More astonishing to me was the first thing he asked me: Did I have any lingering effects of an injury I sustained my senior season? He remembered the exact circumstances of the injury. And then he remembered the time I won the team’s annual hamburger eating contest. (For the curious: 19 in 30 minutes).

“I haven’t heard from you, Dave, but I think about you often,” he said.

No lie, that choked me up. I was no all-American, just one of many hundreds he had coached. But his personal recall meant more to me than I could have imagined. Our conversation went from shared nostalgia to something much deeper, something that revealed a great deal about the bond between a good coach and the players whose lives he or she can influence.
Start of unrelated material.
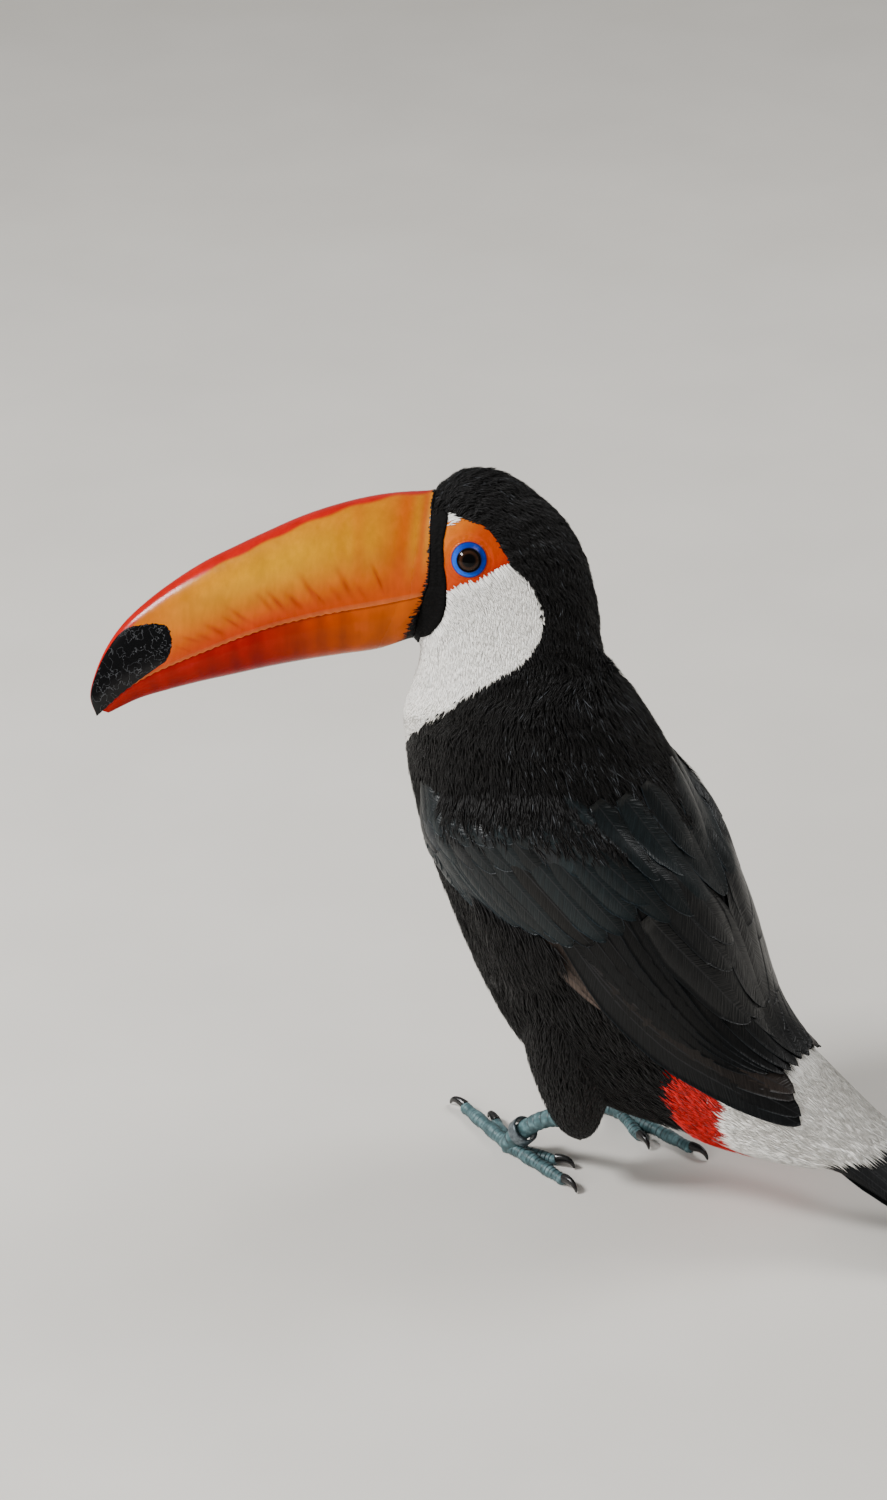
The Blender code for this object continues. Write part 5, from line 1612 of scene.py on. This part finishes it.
class ToucanMakeFeet(bpy.types.Operator):
    """Makes the scaled legs and toes, and the claws"""

    bl_idname = "toucan.make_feet"
    bl_label = "Feet"

    def execute(self, context):
        feet = context.scene.toucan_feet
        skin, horn = scute_material(), claw_material()

        def scaled(name, path, radii, columns, plates, rise, solid):
            """A bar of scaled skin in place of a solid."""
            rings, groove = bar(path, radii, columns, plates=plates, rise=rise)
            put_tube(name, rings, skin, "leg_skin", replaces=(solid,), fields={"groove": with_ends(groove, [0, 0])})

        for leg, places in LEGS.items():
            s = np.linspace(0, 1.1, 150)
            radii = np.interp(s, *LEG_RADII)
            scaled(f"leg_scutes_{leg}", leg_line(leg, s), radii, 32, s * 9.5 + 0.12 * np.sin(s * 23),
                   feet.plate_rise * 1.3, f"tarsus_{leg}")
            foot = np.array([*places["foot"], 0.0])
            for digit, tip in places["toes"].items():
                tip, point = (np.array([*at, 0.0]) for at in (tip, places["claws"][digit]))
                start, end, joints = TOES[digit]
                root = foot + unit(tip - foot) * TOE_START * 0.4
                s = np.linspace(0, 1, 120)
                thick = start + (end - start) * s
                radii = thick * (1 + 0.09 * np.cos(tau * joints * s) * smooth_step(s / 0.1))
                radii = radii * np.sqrt(np.clip(1 - ((s - 0.93) / 0.075).clip(0, 1) ** 2, 0.09, 1))
                path = root + (tip - root) * s[:, None]
                path[:, 2] = 0.86 * thick
                far = s * np.linalg.norm(tip - root)
                plates = far / feet.scute + 0.22 * np.sin(far * 0.55 + foot[0]) + 0.1 * np.sin(far * 1.3)
                scaled(f"toe_scutes_{leg}_{digit}", path, radii, 28, plates, feet.plate_rise, f"toe_{leg}_{digit}")
                s = np.linspace(0, 1, 36)
                path = tip + (point - tip) * (-0.12 + 1.12 * np.sin(s * pi / 2) ** 1.05)[:, None]
                path[:, 2] = 3.4 + 1.3 * np.sin(pi * np.clip(s * 1.1, 0, 1)) - 2.9 * s**2
                rings, _ = bar(path, CLAW_RADIUS * (1 - s) ** 0.8 + 0.22, 20, tall=1.15)
                put_tube(f"claw_horn_{leg}_{digit}", rings, horn, "claw_horn", replaces=(f"claw_{leg}_{digit}",))
        return {"FINISHED"}


class ToucanMakeRing(bpy.types.Operator):
    """Makes the plain band round the left leg"""

    bl_idname = "toucan.make_ring"
    bl_label = "Leg ring"

    def execute(self, context):
        centre = leg_line("left", RING_AT)
        along = unit(leg_line("left", RING_AT + 0.05) - leg_line("left", RING_AT - 0.05))
        side = unit(np.cross(along, UPWARDS))
        up = np.cross(side, along)
        turn = all_round(96)[:, None, None]
        k = all_round(24)
        # A rounded strip: radius + half-thickness * cos^0.35 outwards, and half-width * sin^0.35 along the leg.
        radius = (RING_RADIUS + RING_HALF_THICK * signed_power(np.cos(k), 0.35))[None, :, None]
        across = (RING_HALF_WIDTH * signed_power(np.sin(k), 0.35))[None, :, None]
        rings = centre + radius * (side * np.cos(turn) + up * np.sin(turn)) + along * across
        put_hoop("leg_band", rings, ring_material(), "ring", replaces=("leg_ring",))
        return {"FINISHED"}


# ---------------------------------------------------------------- stage

CAMERA_AT = np.array([1746.6, 825.1, 1187.1])
CAMERA_LOOKS_AT = np.array([0.0, -64.8, 188.4])
CAMERA_LENS, CAMERA_SENSOR = 116.16, 36.0
# The lamps' sizes in metres and places in mm; all are turned to the middle of the bird.
LAMPS = {"key": (0.42, (900, -1300, 1500)), "fill": (1.4, (1900, -100, 700)), "back": (0.8, (-1100, 500, 1500))}
LAMPS_LOOK_AT = (0, 0, 170)
FLOOR_HALF_WIDTH = 4  # metres


def aim(obj, at, target):
    """Put a lamp or the camera at a point and turn it to face another."""
    obj.location = to_row(at)
    obj.rotation_mode = "QUATERNION"
    obj.rotation_quaternion = Vector(to_row(target) - to_row(at)).to_track_quat("-Z", "Y")
    bpy.context.scene.collection.objects.link(obj)


class ToucanMakeStage(bpy.types.Operator):
    """Makes the floor, the soft studio lights and the camera"""

    bl_idname = "toucan.make_stage"
    bl_label = "Stage"

    def execute(self, context):
        stage = context.scene.toucan_stage
        mesh = bpy.data.meshes.new("floor")
        k = np.linspace(-FLOOR_HALF_WIDTH, FLOOR_HALF_WIDTH, 9)
        x, y = every(k, k)
        points = np.stack([x, y, np.zeros(x.shape)], axis=-1).reshape(-1, 3)
        mesh.from_pydata(points.tolist(), [], grid_faces(9, 9)[:, ::-1].tolist())
        mesh.materials.append(floor_material())
        floor = bpy.data.objects.new("floor", mesh)
        context.scene.collection.objects.link(floor)

        world = bpy.data.worlds.new("studio")
        world.use_nodes = True
        world.node_tree.nodes["Background"].inputs["Color"].default_value = linear("#F2F1EE")
        world.node_tree.nodes["Background"].inputs["Strength"].default_value = stage.surround
        context.scene.world = world
        for label, (size, at) in LAMPS.items():
            light = bpy.data.lights.new(label, "AREA")
            light.energy, light.size = getattr(stage, f"{label}_power"), size
            lamp = bpy.data.objects.new(label, light)
            lamp.visible_glossy = label != "fill"  # the fill light softens shadows and leaves no glare
            aim(lamp, at, LAMPS_LOOK_AT)
        camera = bpy.data.cameras.new("camera")
        camera.lens, camera.sensor_width = CAMERA_LENS, CAMERA_SENSOR
        camera.clip_start, camera.clip_end = 0.05, 30
        holder = bpy.data.objects.new("camera", camera)
        aim(holder, CAMERA_AT, CAMERA_LOOKS_AT)
        context.scene.camera = holder
        return {"FINISHED"}


class ToucanPanel(bpy.types.Panel):
    """Lists the toucan's parts in the sidebar"""

    bl_idname = "VIEW3D_PT_toucan"
    bl_label = "Toucan"
    bl_space_type = "VIEW_3D"
    bl_region_type = "UI"
    bl_category = "Toucan"

    def draw(self, context):
        for operator in OPERATORS:
            self.layout.operator(operator.bl_idname)


OPERATORS = (
    ToucanMakeStage, ToucanMakeSkin, ToucanMakeFace, ToucanMakeEyes, ToucanMakeBill, ToucanMakeCoat, ToucanMakeWings,
    ToucanMakeTail, ToucanMakeFeet, ToucanMakeRing,
)
GROUPS = {
    "toucan_plumage": ToucanPlumage, "toucan_face": ToucanFace, "toucan_bill": ToucanBill, "toucan_feet": ToucanFeet,
    "toucan_stage": ToucanStage,
}


def register():
    for cls in (*GROUPS.values(), *OPERATORS, ToucanPanel):
        bpy.utils.register_class(cls)
    for name, cls in GROUPS.items():
        setattr(bpy.types.Scene, name, PointerProperty(type=cls))


def unregister():
    for name in GROUPS:
        delattr(bpy.types.Scene, name)
    for cls in (ToucanPanel, *OPERATORS[::-1], *list(GROUPS.values())[::-1]):
        bpy.utils.unregister_class(cls)


def main():
    register()
    bpy.ops.toucan.make_stage()
    bpy.ops.toucan.make_skin()
    bpy.ops.toucan.make_face()
    bpy.ops.toucan.make_eyes()
    bpy.ops.toucan.make_bill()
    bpy.ops.toucan.make_coat()
    bpy.ops.toucan.make_wings()
    bpy.ops.toucan.make_tail()
    bpy.ops.toucan.make_feet()
    bpy.ops.toucan.make_ring()


if __name__ == "__main__":
    main()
I told him that I was certain his lessons had made me a better person. He answered that it was the best thing that a coach could hear. I think we were both puddling up a little by then.

So I’m happy to tell you this: The charismatic Corso viewers see every weekend is exactly the one I knew when we were both much younger men. Always smiling, always joyful, even now – even if he’s talking from inside the head of a duck.